Prompt: Saw an interesting blog today about finding your authentic writing voice. The author suggests a writer list the first three things that come to mind when you're asked to describe yourself/your writing. Read something you wrote recently. Do you hear any of those descriptors? You should, if you're writing openly. What do you think of her advice?
http://www.blogher.com/how-find-your-authentic-voice?


--------------------------

According to all that I’ve read so far on the subject of Voice, I found that there are as many opinions on a writer’s voice as there are writing-advice givers. In general, a writer’s voice is uniquely his own. It makes his and her writing jump up the page and enables the readers to distinguish who the writer is or at least to which style or section of writing his work belongs.

As to the said blog piece, it is as good as any, but because it emphasizes the person and the soul inside the writer, its advice is golden. Of everything the blog's writer says on her list, I like the authenticity item the most, which is, when put in a different way, being yourself. Still, as this can be done more quickly with non-fiction, it is more difficult to achieve with fiction. Case in point, a couple of days ago, there was a quiz on FB called, Who Do You Write Like? http://iwl.me

Although this wasn’t exactly a voice quiz, it came close to it. After I pasted a few paragraphs from a novel, the quiz said my writing was like Raymond Chandler’s. I took the test again with a short story; this time, I became J.D.Salinger. I put in a satirical piece, and I was Kurt Vonnegut. I don’t know where that quiz gets its information, but I believe, it points to the fact that the subject and the mood a writer is what affects her writing.

What then is voice? The literary agent Donald Maass, in his book Writing the Breakout Novel, describes it as:

“What the heck is “voice”? By this, do editors mean “style”? I do not think so. By voice, I think they mean not only a unique way of putting words together, but a unique sensibility, a distinctive way of looking at the world, an outlook that enriches an author’s oeuvre. They want to read an author who is like no other. An original. A standout. A voice.

How can you develop your voice? To some extent it happens all by itself. Stories come from the subconscious. What drives you to write, to some extent, are your own unresolved inner conflicts. Have you noticed your favorite authors have character types that recur? Plot turns that feel familiar?

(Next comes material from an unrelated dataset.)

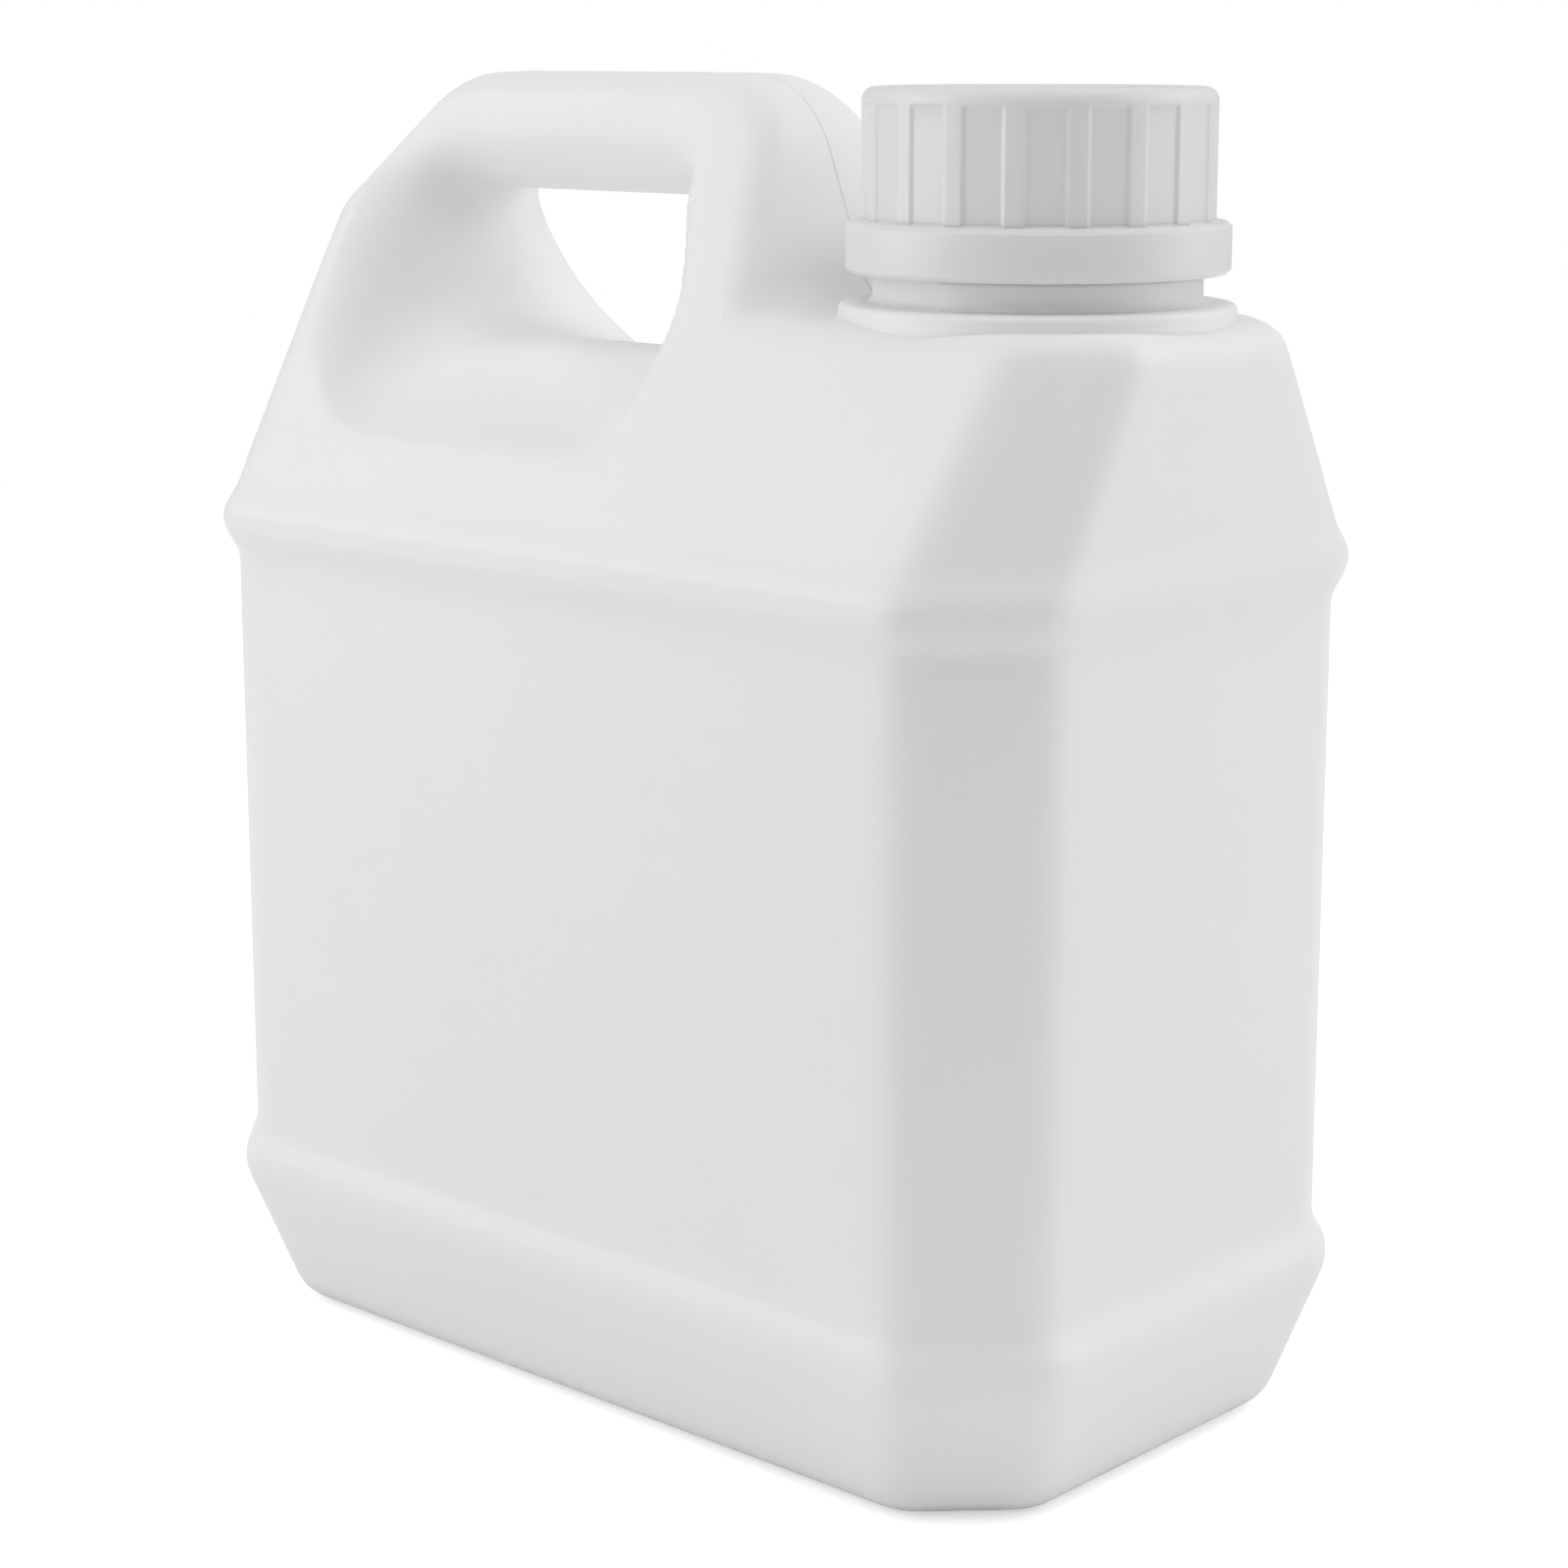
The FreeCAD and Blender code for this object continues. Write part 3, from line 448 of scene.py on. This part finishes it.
def smooth(mesh):
    """Shade every face of a mesh smooth."""
    for face in mesh.polygons:
        face.use_smooth = True


CAN_WHITE, CAN_ROUGHNESS, CAN_GRAIN, CAN_MOTTLE = (0.88, 0.88, 0.875), 0.42, 0.15, 22
can_white = moulded_white("polyethylene_white", CAN_WHITE, CAN_ROUGHNESS, scatter=0.25,
                          grain=CAN_GRAIN, mottle=CAN_MOTTLE)
can.data.materials.clear()
can.data.materials.append(can_white)
smooth(can.data)
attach(can, "root")
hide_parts("container")

# ------------------------------------------------------------ Parting line
# The two mould halves close on the plane of the handle and leave a fine raised line over the grip.
# Under the can the pinched-off tail of the tube stays as a wider ridge. Both are the can's own plastic.
LINE_HALF_WIDTH, LINE_RISE, LINE_SINK = 0.30 * MM, 0.075 * MM, 0.20 * MM
TAIL_HALF_WIDTH, TAIL_RISE, TAIL_SINK = 0.6 * MM, 0.55 * MM, 0.40 * MM
TAIL_HALF_LENGTH = 50 * MM
UNDERSIDE_Z, STANDING_RIM_Z = 2.6 * MM, 1.2 * MM
LINE_SMOOTHING, LINE_FOOT = 2, 1.0 * MM


def mesh_piece(name, verts, faces):
    """New piece with smooth faces."""
    mesh = bpy.data.meshes.new(name)
    mesh.from_pydata(verts, [], faces)
    mesh.update()
    smooth(mesh)
    piece = bpy.data.objects.new(name, mesh)
    scene.collection.objects.link(piece)
    return piece


def line_piece(name, path, half_width, rise, sink):
    """Low ridge along a path in the parting plane; each row holds x, z and the outward x, z."""
    section = [(-1.0, -sink), (-0.75, 0.45 * rise), (-0.35, 0.9 * rise), (0.0, rise),
               (0.35, 0.9 * rise), (0.75, 0.45 * rise), (1.0, -sink)]
    across, last = len(section), len(path) - 1
    verts = [(x + out_x * lift, side * half_width, z + out_z * lift)
             for x, z, out_x, out_z in path for side, lift in section]
    faces = []
    for row in range(last):
        here, there = row * across, (row + 1) * across
        for column in range(across):
            ahead = (column + 1) % across
            faces.append((here + column, there + column, there + ahead, here + ahead))
    faces.append(tuple(range(across)))
    faces.append(tuple(last * across + column for column in reversed(range(across))))
    piece = mesh_piece(name, verts, faces)
    turner = bmesh.new()
    turner.from_mesh(piece.data)
    bmesh.ops.recalc_face_normals(turner, faces=turner.faces)
    turner.to_mesh(piece.data)
    turner.free()
    return piece


def parting_outline(mesh):
    """Outline of the can on the parting plane as rows of x and z; the hole's own loop is shorter."""
    slicer = bmesh.new()
    slicer.from_mesh(mesh)
    cut = bmesh.ops.bisect_plane(
        slicer, geom=slicer.verts[:] + slicer.edges[:] + slicer.faces[:], plane_co=(0, 0, 0),
        plane_no=(0, 1, 0), clear_inner=True, clear_outer=True)["geom_cut"]
    beside = {}
    for edge in (item for item in cut if isinstance(item, bmesh.types.BMEdge)):
        for one, other in (edge.verts, reversed(edge.verts)):
            beside.setdefault(one, []).append(other)
    loops, left_over = [], dict.fromkeys(beside)
    while left_over:
        vert = next(iter(left_over))
        loop = []
        while vert:
            del left_over[vert]
            loop.append((vert.co.x, vert.co.z))
            vert = next((other for other in beside[vert] if other in left_over), None)
        loops.append(loop)
    slicer.free()
    return np.array(max(loops, key=len))


outer_loop = parting_outline(can.data)
for _ in range(LINE_SMOOTHING):
    both_sides = np.roll(outer_loop, 1, axis=0) + np.roll(outer_loop, -1, axis=0)
    outer_loop = (both_sides + 2 * outer_loop) / 4
tangent = np.roll(outer_loop, -1, axis=0) - np.roll(outer_loop, 1, axis=0)
tangent /= np.linalg.norm(tangent, axis=1)[:, None]
outward = np.stack([tangent[:, 1], -tangent[:, 0]], axis=1)
area = np.sum(outer_loop[:, 0] * np.roll(outer_loop[:, 1], -1)
              - outer_loop[:, 1] * np.roll(outer_loop[:, 0], -1))
rows = np.hstack([outer_loop, outward * np.sign(area)])
under = rows[:, 1] < UNDERSIDE_Z
first_above = int(np.flatnonzero(~under & np.roll(under, 1))[0])
rows = np.roll(rows, -first_above, axis=0)
on_grip = (rows[:, 1] > platform_z + LINE_FOOT) & (rows[:, 0] < neck_x - COLLAR_R)
in_hollow = (rows[:, 1] > STANDING_RIM_Z) & (rows[:, 1] < UNDERSIDE_Z)
in_hollow &= np.abs(rows[:, 0]) < TAIL_HALF_LENGTH
line_white = moulded_white("polyethylene_line", CAN_WHITE, CAN_ROUGHNESS, scatter=0.0,
                           grain=CAN_GRAIN, mottle=CAN_MOTTLE)
ridge = line_piece("parting_line", rows[on_grip], LINE_HALF_WIDTH, LINE_RISE, LINE_SINK)
ridge.data.materials.append(line_white)
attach(ridge, "root")
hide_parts("container")
tail = line_piece("pinch_off", rows[in_hollow], TAIL_HALF_WIDTH, TAIL_RISE, TAIL_SINK)
tail.data.materials.append(line_white)
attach(tail, "root")
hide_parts("container")

# ------------------------------------------------------------ Neck
# The neck is moulded with the can: a low collar on the flat, then a plain foot under the band.
# Its upper part carries the thread, which the cap hides, so it is left plain there.
NECK_R = 17.85 * MM
FINISH_R = 16.5 * MM
COLLAR_H = 1.7 * MM
CAP_DISC = 1.8 * MM
rim_z = cap_high.z - CAP_DISC
band_low, band_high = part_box("tamper_band")


def arc_points(centre, radius, start, end, steps):
    """Points along an arc in the profile plane, angles in degrees."""
    angles = np.radians(np.linspace(start, end, steps))
    return [(centre[0] + radius * math.cos(a), centre[1] + radius * math.sin(a)) for a in angles]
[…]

Descriptive details that you would swear you have read before (a yellow bowl, a slant of light, an inch of cigarette ash)? That is the subconscious at work.

You can facilitate voice by giving yourself the freedom to say things in your own unique way. You do not talk exactly like anyone else, right? Why should you write like everyone else?”


From where I stand, Voice is what Donald Maas describes and then some. For me, as well as content, it also includes word choices, good grammar, and the way a writer constructs his sentences and how he or she doesn’t get stuck inside one style or way of handling a subject. To achieve a special voice, developing good grammatical sense is a must. If the writing lacks acceptable grammar and word choices, it will confuse the readers as to their understanding of the writer’s style and voice.

Then I thought of another point. Don't people change? Didn't I change? For the younger ones of us, I bet you'll change and greatly, over the years. The way I have changed surprises even me. So why shouldn't my writer's voice change as well? This is a good point, but to change something, we have to establish it first, don't we!

For that end, another helpful advice in the blog is, “Figure out who you are.” This is so true, and figuring out who we are will be possible through keeping diaries and blogs, which most of us in Blog City are doing anyhow. *Smile*

I believe the best practice for developing Voice is free writing and writing as much as we can, so we can gain fluency, which will enable us to develop our own unique writer’s voice.